Can I get foam particles when they on collision only with three bumps?
Image
or Can I use Hybrido system with this imported washer object?

Please, Help me..
Thanks in advance!

Re: How to add Bubbles & Foam in Standard Particle

Posted: Fri Dec 01, 2017 7:34 am
by tsn
Yes, the help document recommends the "on collision" method, but that's meant for the tutorials specific scene setup only. In a washing machine, all particles will collide with the laundry drum over time and this means that all particles will become foam. So just use one of the other attirbutes, e.g. velocity or vorticity, to filter the particles. Then your setup will be working.

And you're not restricted to standard particles. You can also use the much faster Dyverso-SPH or PBD solver instead. The workflow/setup to get foam is exactly the same.

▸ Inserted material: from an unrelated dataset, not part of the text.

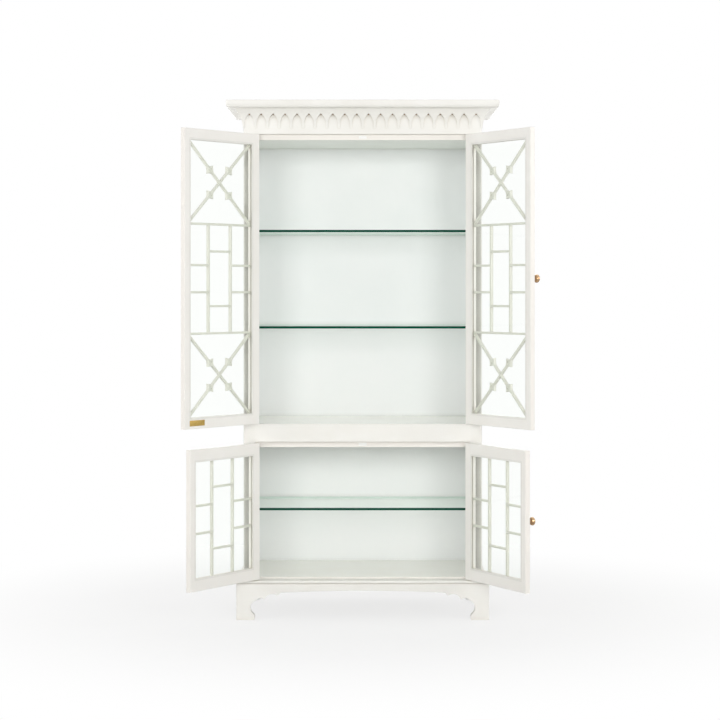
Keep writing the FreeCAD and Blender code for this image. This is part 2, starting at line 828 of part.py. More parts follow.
def short_bars(side, level, middle_spacing, side_spacing):
    """Short bars between the uprights, and from them to the frame."""
    half = "fret_bar_width / 2"
    left_column = "pane_middle - fret_column_spacing / 2"
    right_column = "pane_middle + fret_column_spacing / 2"
    stretches = [
        (f"{left_column} + {half}", f"{right_column} - {half}", middle_spacing),
        ("pane_near", f"{left_column} - {half}", side_spacing),
        (f"{right_column} + {half}", "pane_far", side_spacing),
    ]
    bars = []
    for near, far, spacing in stretches:
        for sign in ("-", "+"):
            bars.append(bar_across(side, near, far, f"{level} {sign} {spacing} / 2"))
    return bars


def diagonal(side, low, high, rising):
    """A bar from corner to corner of a panel, trimmed to the panel's edges."""
    trim_x = "fret_bar_width / 2 / diagonal_rise"
    trim_z = "fret_bar_width / 2 / diagonal_run"
    start, finish = (low, high) if rising else (high, low)
    sign = 1 if rising else -1
    corners = [
        ("pane_near", start),
        (f"pane_near + {trim_x}", start),
        ("pane_far", f"{finish} - {sign} * {trim_z}"),
        ("pane_far", finish),
        (f"pane_far - {trim_x}", finish),
        ("pane_near", f"{start} + {sign} * {trim_z}"),
    ]
    return [(f"{side} * ({x})", z) for x, z in corners]


def boss(side, middle, rising, outward):
    """A cusped lozenge across a diagonal bar. Each side is bent inwards at its middle."""
    slope = 1 if rising else -1
    outline = []
    for forward, across in (("boss_length / 2", "0"), ("boss_waist", "boss_waist"),
                            ("0", "boss_breadth / 2"), ("-boss_waist", "boss_waist"),
                            ("-boss_length / 2", "0"), ("-boss_waist", "-boss_waist"),
                            ("0", "-boss_breadth / 2"), ("boss_waist", "-boss_waist")):
        forward = f"({forward} + {outward} * boss_offset)"
        x = f"pane_middle + {forward} * diagonal_run - ({across}) * {slope} * diagonal_rise"
        z = f"{middle} + {forward} * {slope} * diagonal_rise + ({across}) * diagonal_run"
        outline.append((f"{side} * ({x})", z))
    return outline


def fretwork(label, door):
    side = door["side"]
    pane_low, pane_high = door["pane"]
    level = door["level"]
    body = new_body(label)
    spacings = (door["stage"] + "_middle_bar_spacing", door["stage"] + "_side_bar_spacing")
    if door["stage"] == "lower":
        pad(body, label + "_columns", "XZ", columns(side, pane_low, pane_high), *FRET_DEPTH)
        pad(body, label + "_short_bars", "XZ", short_bars(side, level, *spacings), *FRET_DEPTH)
        return hang(body, door)
    half = "fret_bar_width / 2"
    low_bar = f"{level} - fret_band_height / 2"
    high_bar = f"{level} + fret_band_height / 2"
    long_bars = [bar_across(side, "pane_near", "pane_far", bar) for bar in (low_bar, high_bar)]
    pad(body, label + "_long_bars", "XZ", long_bars, *FRET_DEPTH)
    pad(body, label + "_columns", "XZ", columns(side, f"{low_bar} + {half}", f"{high_bar} - {half}"),
        *FRET_DEPTH)
    pad(body, label + "_short_bars", "XZ", short_bars(side, level, *spacings), *FRET_DEPTH)
    panels = {
        "foot": (pane_low, f"{pane_low} + panel_height"),
        "head": (f"{pane_high} - panel_height", pane_high),
    }
    for place, (low, high) in panels.items():
        bosses = []
        for rising, name in ((True, "rising"), (False, "falling")):
            pad(body, f"{label}_{place}_{name}", "XZ", [diagonal(side, low, high, rising)], *FRET_DEPTH)
            bosses += [boss(side, f"({low} + panel_height / 2)", rising, outward) for outward in (-1, 1)]
        pad(body, f"{label}_{place}_bosses", "XZ", bosses, *BOSS_DEPTH)
    return hang(body, door)


# Hinges. A leaf is a plate with knuckles, drawn from the pin.


def knuckles(name, plate_x, low, high, spans, bored):
    """One hinge leaf: its plate, and a knuckle with a neck for each span of height."""
    parts = [box(name + "_plate", plate_x, ("leaf_start", "leaf_start + leaf_width"), (low, high))]
    for number, (bottom, top) in enumerate(spans):
        parts.append(box(f"{name}_neck_{number}", plate_x, ("0", "leaf_start"), (bottom, top)))
        parts.append(roll(f"{name}_knuckle_{number}", "knuckle_radius", bottom, f"({top}) - ({bottom})"))
    if not bored:
        parts.append(roll(name + "_pin", "hinge_pin_radius", low, "hinge_height"))
        return join(name, parts)
    bore = roll(name + "_bore", "hinge_bore_radius", f"{low} - overrun", "hinge_height + 2 * overrun")
    return cut(name, join(name + "_blank", parts), bore)


def hinge_spans(level):
    """Heights of the lower, middle and upper knuckle of a hinge."""
    third = "hinge_height / 3"
    low = f"{level} - hinge_height / 2"
    high = f"{level} + hinge_height / 2"
    return [
        (low, f"{low} + {third} - knuckle_gap / 2"),
        (f"{low} + {third} + knuckle_gap / 2", f"{high} - {third} - knuckle_gap / 2"),
        (f"{high} - {third} + knuckle_gap / 2", high),
    ]


def door_leaves(label, door):
    leaves = []
    for number, level in enumerate(hinge_levels(door), 1):
        spans = hinge_spans(level)
        plate = along(door["side"], "door_hinge_gap - leaf_thickness", "door_hinge_gap")
        leaves.append(knuckles(f"{label}_{number}", plate, spans[0][0], spans[2][1], [spans[1]], True))
    return hang(group(label, leaves), door)


def frame_leaves(name, door):
    side = door["side"]
    leaves = []
    for number, level in enumerate(hinge_levels(door), 1):
        spans = hinge_spans(level)
        plate = along(side, "0", "leaf_thickness")
        leaf = knuckles(f"{name}_{number}", plate, spans[0][0], spans[2][1], [spans[0], spans[2]], False)
        bind(leaf, "Placement.Base.x", f"{-side} * half_opening")
        bind(leaf, "Placement.Base.y", "front - pin_projection")
        leaves.append(leaf)
    return leaves


# Knobs. A knob is turned in one piece with its shank, which is driven into the meeting stile.


def knob(label, door):
    body = new_body(label)
    face = "pin_projection"
    tip = f"{face} + shank_length"
    crown = f"{face} - knob_reach"
    profile = [
        ("0", tip),
        ("shank_radius", tip),
        ("shank_radius", face),
        ("knob_rose_radius", face),
        ("knob_rose_radius", f"{face} - knob_rose_thickness"),
        ("knob_neck_radius", f"{face} - knob_rose_thickness"),
        ("knob_neck_radius", f"{crown} + knob_rim_thickness"),
        ("knob_radius", f"{crown} + knob_rim_thickness"),
        ("knob_radius", crown),
        ("0", crown),
    ]
    sketch = draw(body, label + "_profile", "XY", [profile], "0")
    turning = body.newObject("PartDesign::Revolution", label + "_revolution")
    turning.Profile = sketch
    turning.ReferenceAxis = (sketch, ["V_Axis"])
    turning.Angle = 360
    return hang(body, door, f"{door['side']} * knob_place", door["level"])


def shank_hole(body, label, door):
    """The blind hole in the meeting stile for the knob's shank."""
    reach = "(shank_radius + shank_clearance)"
    x = f"{door['side']} * knob_place"
    level = door["level"]
    ring = [
        (f"{x} + {reach}", level, f"{x}", f"{level} + {reach}"),
        (f"{x} - {reach}", level, f"{x}", f"{level} - {reach}"),
    ]
    pocket(body, label + "_shank_hole", "XZ", [ring],
           "pin_projection - overrun", "pin_projection + shank_length + shank_clearance")


frame_side_leaves = []
for name, door in DOORS.items():
    side = door["side"]
    pane_low, pane_high = door["pane"]
    stile(name + "_hinge_stile", door, "door_hinge_gap", "pane_near", True)
    meeting = stile(name + "_meeting_stile", door, "pane_far", "leaf_end", False)
    if side < 0:
        shank_hole(meeting, name + "_meeting_stile", door)
        knob(name + "_knob", door)
    rails = [rail(name + "_foot_rail", side, door["foot"], pane_low, True),
             rail(name + "_head_rail", side, pane_high, door["head"], False)]
    hang(group(name + "_rails", rails), door)
    hang(group(name + "_glazing_beads", bead_strips(name + "_bead", door)), door)
    edge = "(rebate_width - pane_edge_gap)"
    pane = box(name + "_pane", along(side, f"pane_near - {edge}", f"pane_far + {edge}"),
               ("seat_face", "pane_back"), (f"{pane_low} - {edge}", f"{pane_high} + {edge}"))
    hang(group(name + "_glass", [pane]), door)
    fretwork(name + "_fretwork", door)
    door_leaves(name + "_hinge_leaves", door)
    frame_side_leaves += frame_leaves(name + "_frame_leaf", door)
group("frame_hinge_leaves", frame_side_leaves)

# Small plate inside the upper left door, low down by the meeting edge
plate_door = DOORS["upper_left"]
plate_middle = "upper_door_foot + upper_rail_width / 2"
plate = box("plate_blank", ("leaf_end - plate_edge_inset - plate_length", "leaf_end - plate_edge_inset"),
            ("inner_face", "inner_face + plate_thickness"),
            (f"{plate_middle} - plate_height / 2", f"{plate_middle} + plate_height / 2"))
hang(group("upper_left_plate", [plate]), plate_door)

doc.recompute()

failed = [item.Name for item in doc.Objects if "Invalid" in item.State or "Error" in item.State]
if failed:
    raise RuntimeError("features that failed: " + ", ".join(failed))
for piece in pieces:
    if piece.Shape.isNull() or not piece.Shape.isValid():
        raise RuntimeError("no valid shape: " + piece.Label)

os.makedirs("parts", exist_ok=True)
for piece in pieces:
    piece.Shape.exportStep(f"parts/{piece.Label}.step")
print(len(pieces), "sub-parts")
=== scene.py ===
import json
import math

import bmesh
import bpy
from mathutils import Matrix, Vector


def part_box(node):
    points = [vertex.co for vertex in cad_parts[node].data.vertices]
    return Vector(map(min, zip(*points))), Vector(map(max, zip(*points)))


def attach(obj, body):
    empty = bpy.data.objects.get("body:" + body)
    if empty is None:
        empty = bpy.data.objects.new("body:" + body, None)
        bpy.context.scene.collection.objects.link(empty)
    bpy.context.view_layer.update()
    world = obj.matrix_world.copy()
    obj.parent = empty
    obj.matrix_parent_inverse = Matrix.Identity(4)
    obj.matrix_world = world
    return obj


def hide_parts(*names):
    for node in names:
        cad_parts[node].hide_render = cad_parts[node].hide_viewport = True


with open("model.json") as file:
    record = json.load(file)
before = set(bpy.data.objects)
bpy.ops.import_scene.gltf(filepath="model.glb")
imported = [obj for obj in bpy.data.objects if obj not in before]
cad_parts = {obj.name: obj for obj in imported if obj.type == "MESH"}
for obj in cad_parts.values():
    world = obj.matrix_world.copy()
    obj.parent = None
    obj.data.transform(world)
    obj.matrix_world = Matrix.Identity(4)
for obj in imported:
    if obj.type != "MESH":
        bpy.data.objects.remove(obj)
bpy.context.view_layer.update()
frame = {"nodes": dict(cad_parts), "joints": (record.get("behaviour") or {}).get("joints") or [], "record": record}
nodes = frame["nodes"]
slots = {entry["node"]: entry["material_slot"] for entry in frame["record"]["subparts"]}

# Materials. Their lengths are in metres, as in the frame.


def shade(red, green, blue):
    """A colour as the eye reads it, from 0 to 255, turned into linear light."""
    linear = []
    for channel in (red, green, blue):
        part = channel / 255
        linear.append(part / 12.92 if part <= 0.04045 else ((part + 0.055) / 1.055) ** 2.4)
    return (*linear, 1.0)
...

Re: How to add Bubbles & Foam in Standard Particle

Posted: Fri Dec 01, 2017 9:16 am
by jyh126
Hi tsn!
Thanks for your reply and tips!

I tried with Dyverso particle, but it doesn't interact with imported object.

Is that my RF's problem?

or couldn't you interact with imported object in Dyverso particle too?

Thanks you!! :lol:

Re: How to add Bubbles & Foam in Standard Particle

Posted: Fri Dec 01, 2017 9:35 am
by tsn
Of course RF works with imported objects, but you have to check collision geometry and refine it using cell size and surface offset. It's a process very similar to meshing. With Dyverso-SPH, default substeps (min/max = 1/300) are normally high enough to avoid leaking particles. With PBD you have to increase them most probably. In a scene like yours I'd start with something like min/max = 8/12 and increase substeps more if necessary.

Standard particle interaction works with a geometry-based approach, while Dyverso uses fields. That's a fundamental difference. On the first look the geometry approach appears to be easier to control and, yes, that might be, but it's way slower. And with a little practice and routine you'll be able to find working settings within a few moments.